“Coloro che costruiscono i muri finiranno prigionieri dei muri che hanno costruito”. Sono le parole pronunciate da Papa Francesco sul volo che da Rabat l’ha riportato a Roma dopo due giorni in Marocco densi di impegni e di dialogo con esponenti del mondo islamico. Il tema centrale della sua riflessione è ancora una volta è quello delle migrazioni, dei respingimenti e del clima di razzismo che si respira anche in Italia. Pur dichiarando che “io di politica italiana non capisco” il Santo Padre sembra riferirsi anche alla situazione nel nostro paese: “La paura – ha detto, in un’intervista rilasciata al Corriere – è la predica usuale dei populismi e l’inizio delle dittature. Non entra nella mia testa e nel mio cuore tanta crudeltà, vedere affogare persone nel Mediterraneo, non entra, mettiamo un ponte ai porti”.
Ed è proprio un ponte quello che Bergoglio ha voluto costruire durante la sua visita in Marocco: “Ci sono i fiori, i frutti verranno dopo. Ma i fiori sono promettenti. Sono contento, perché in questi due viaggi ho potuto parlare di questo che mi tocca tanto nel cuore, tanto: la pace, l’unità, la fraternità. Con i fratelli musulmani e musulmane abbiamo sigillato questa fraternità nel documento di Abu Dhabi e qui in Marocco tutti abbiamo visto una libertà, una fraternità, un’accoglienza di tutti i fratelli con un rispetto tanto grande”.
Ma è stato il tema delle migrazioni quello principalmente toccato dal Pontefice nella sua conversazione con il Corriere. In particolare Francesco ha rivolto un messaggio a chi alza muri e barriere, come il governo spagnolo che proprio in Marocco ha costruito un sistema di respingimento che utilizza anche lame per respingere i migranti:
“I costruttori di muri diventeranno prigionieri dei muri che fanno, siano di lame tagliate con coltelli o di mattoni. Ho visto un pezzo di quella barriera, il filo spinato con i coltelli. Sono rimasto commosso e poi ho pianto. Ho pianto perché non entra nella mia testa e nel mio cuore tanta crudeltà. Non entra nella mia testa e nel mio cuore vedere affogare persone nel Mediterraneo, non entra, mettiamo un ponte ai porti. Questo non e’ il modo di risolvere il grave problema dell’immigrazione.

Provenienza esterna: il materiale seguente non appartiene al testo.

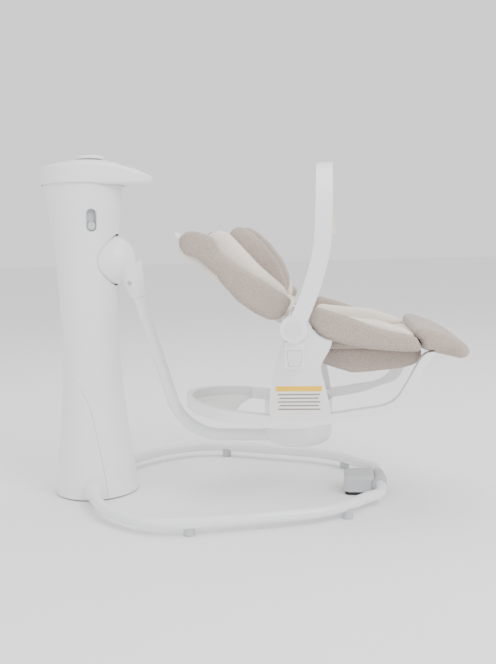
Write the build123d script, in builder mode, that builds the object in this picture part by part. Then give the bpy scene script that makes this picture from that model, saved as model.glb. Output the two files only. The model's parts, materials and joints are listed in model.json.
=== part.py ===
from build123d import *
import math
import os

# Baby swing. X runs forward from the tower to the foot end of the seat, Y to the left, Z up.
# The origin is on the floor, in the middle of the swing's footprint. Millimetres.

os.makedirs("parts", exist_ok=True)

# --- Driving dimensions: tower -------------------------------------------------------------
TOWER_X = -408.0
TOWER_RADII = ((3, 104), (108, 92), (233, 79), (357, 71.5), (449, 72.3), (600, 78.6), (719, 90), (801, 101))
TOWER_WALL = 3.0
TOWER_TOP = 801.0
SEAM_POINTS = ((-82, 336), (-71, 329), (-2, 264), (25, 175), (45, 63), (53, -5))
SEAM_GAP = 0.8
PAD_HEIGHT = 5.0
INLET_Z = 45.0
INLET_RADIUS = 7.0
SLIDER_ANGLE = 27.0
SLIDER_Z = 686.0
SLIDER_SURFACE = 86.5

# --- Driving dimensions: drive inside the tower --------------------------------------------
SHELF_TOP = 520.0
SHELF_THICKNESS = 8.0
TOP_PLATE_BOTTOM = 656.0
TOP_PLATE_RADIUS = 62.0
CARRIER_X = -415.0
COIL_X = -411.0

# --- Driving dimensions: head --------------------------------------------------------------
CAP_RADIUS = 103.0
VISOR_REACH = 174.0
VISOR_NOSE_RADIUS = 55.0
VISOR_BOTTOM = 771.0
DOME_RADIUS = 310.0
DOME_TOP = 836.0
DOME_SHIFT = 10.0
DIAL_SHIFT = 19.0
DIAL_RADIUS = 34.0
DIAL_HEIGHT = 8.0
BUTTON_RADIUS = 7.0
BUTTON_SHIFT = 122.0
BUTTON_PITCH = 27.0
PANEL_THICKNESS = 1.4
BOARD_BOTTOM = 803.0
BOARD_THICKNESS = 1.6
BUTTON_BOTTOM = 807.0

# --- Driving dimensions: swing arm ---------------------------------------------------------
PIVOT_Z = 589.0
OPENING_RADIUS = 64.5
HUB_RADIUS = 62.0
HUB_WALL = 4.0
HUB_X = -348.0
HUB_BACK_X = -372.0
SHAFT_RADIUS = 8.0
SHAFT_BACK_X = -455.0
RUNNING_GAP = 0.06
BEARING_RADIUS = 16.0
BEARING_WIDTH = 8.0
BEARING_CENTRES_X = (-380.0, -442.0)
ARM_TILT = 16.3
ARM_RADIUS = 15.0
ARM_WALL = 1.6
ARM_TOP_Z = 575.0
ARM_LOW_Z = 143.0
ARM_CORNER_X = -177.5
ARM_BEND_RADIUS = 130.0
ARM_END_X = 94.0
SLEEVE_END_Z = 494.0
SLEEVE_TOP_RADIUS = 36.0
SLEEVE_END_RADIUS = 18.5
SCREW_Z = 531.0

# --- Driving dimensions: dock and turntable ------------------------------------------------
DOCK_X = 114.0
DOCK_RADIUS = 82.0
DOCK_TOP = 178.0
DOCK_BOTTOM = 125.0
DOCK_CORNER = 30.0
DOCK_WALL = 4.0
SPINDLE_RADIUS = 12.0
TABLE_RADIUS = 79.0
TABLE_BOTTOM = 178.5
TABLE_TOP = 184.0
CONE_RADIUS = 30.0
CONE_TOP = 200.0

# --- Driving dimensions: floor frame -------------------------------------------------------
TUBE_RADIUS = 13.0
TUBE_WALL = 1.4
TUBE_Z = 27.0
RING_POINTS = (
    (-398, -58),
    (-384, -118),
    (-341, -207),
    (-273, -279),
    (-180, -322),
    (-46, -306),
    (100, -265),
    (212, -211),
    (283, -132),
    (313, -1),
)
COLLAR_LENGTH = 62.0
FRONT_COLLAR_RADIUS = 17.0
FRONT_COLLAR_HALF = 46.0
FOOT_POINTS = ((-113, 318), (229, 201))
FOOT_RADIUS = 12.5
BLOCK_X = (224.0, 299.0)
BLOCK_HALF_WIDTH = 42.0
BLOCK_TOP = 47.0

# --- Driving dimensions: rocker base -------------------------------------------------------
RAIL_OUTER_Y = 167.0
RAIL_INNER_Y = 141.0
REAR_REACH = 164.0
RIM_WIDTH = 14.0
PLATE_THICKNESS = 7.0
HOLE_X = -37.0
HOLE_CURVE_RADIUS = 520.0
SLOT_CENTRE_X = -75.0
SLOT_RADIUS = 52.0
SLOT_WIDTH = 4.5
BOSS_RADIUS = 84.0
BOSS_BOTTOM = 184.6
BOSS_TOP = 238.0
BRIDGE_HALF_LENGTH = 42.0
RAIL_LENGTH = 450.0
ROCKER_LOWER = (
    (-164, 226),
    (-91, 215),
    (-22, 208),
    (53, 199),
    (128, 198),
    (205, 210),
    (295, 228),
    (341, 245),
    (359, 251),
    (386, 289),
    (401, 328),
    (417, 352),
)
ROCKER_UPPER = (
    (-164, 254),
    (-91, 243),
    (-22, 236),
    (53, 227),
    (128, 226),
    (206, 232),
    (279, 243),
    (322, 252),
    (344, 267),
    (356, 284),
    (370, 308),
    (383, 332),
    (408, 367),
    (429, 370),
)

# --- Driving dimensions: uprights and hinge ------------------------------------------------
HINGE_X = 117.0
HINGE_Z = 434.0
UPRIGHT_LEAN = 11.3
UPRIGHT_FOOT_Y = 160.0
UPRIGHT_FOOT_Z = 215.0
UPRIGHT_THICKNESS = 14.0
PIN_RADIUS = 8.0
UPRIGHT_REAR = ((56, 212), (57, 271), (70, 345), (91, 406), (100, 446), (117, 464))
UPRIGHT_CREST = ((117, 464), (150, 440), (161, 423), (180, 408), (199, 402))
UPRIGHT_FRONT = ((199, 402), (190, 378), (174, 344), (179, 312), (188, 270), (193, 239), (196, 212))
LABEL_MIDDLE = (123.0, 269.5)
HOUSING_Y = 225.0
HOUSING_Z = (346.0, 404.0)
LEVER_Y = 222.0
LEVER_Z = (350.0, 386.0)
HUB_BOSS_Y = (190.0, 212.5)
HANDLE_HUB_Y = (213.5, 238.0)
HANDLE_HUB_RADIUS = 30.0
HANDLE_CAP_RADIUS = 18.5
HANDLE_DEPTH = 24.0
HANDLE_WIDTH = 37.0
HANDLE_TOP = 808.0
HANDLE_SHOULDER = 620.0
HANDLE_LINE = ((117, 434), (156, 520), (168, 557), (180, 603), (185, 657), (187, 700), (188, 815))
EYELET_Y = (175.0, 189.0)
EYELET_RADIUS = 14.0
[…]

Io capisco: un governo ha la patata bollente nelle mani, ma deve risolverlo altrimenti. Umanamente. quando ho visto quel filo spinato coi coltelli, sembrava di non poterci credere. Una volta ho avuto la possibilità di vedere un filmato nel carcere dei rifugiati che tornano, che sono mandati indietro (in Libia, ndr.). Carceri non ufficiali, carceri di trafficanti. Fanno soffrire. Le donne e i bambini li vendono, rimangono gli uomini e li torturano. Si vedono filmati da non credere. Ecco, io non lascio entrare. È vero, perché non ho posto, ma ci sono altri Paesi, c’è l’umanità dell’Unione Europea. Deve parlare l’Unione Europea intera. E invece succede che non lascio entrare, o li lascio affogare lì o li mando via sapendo che tanti di loro cadranno nelle mani di questi trafficanti che venderanno le donne e i bambini, uccideranno o tortureranno per fare schiavi gli uomini. Una volta ho parlato con un governante, un uomo che io rispetto, Alexis Tsipras, e parlando di questo e degli accordi di non lasciare entrare, lui mi ha spiegato le difficoltà, ma alla fine mi ha parlato col cuore e ha detto: ‘I diritti umani vengono prima degli accordi’. Questa frase merita il premio Nobel”.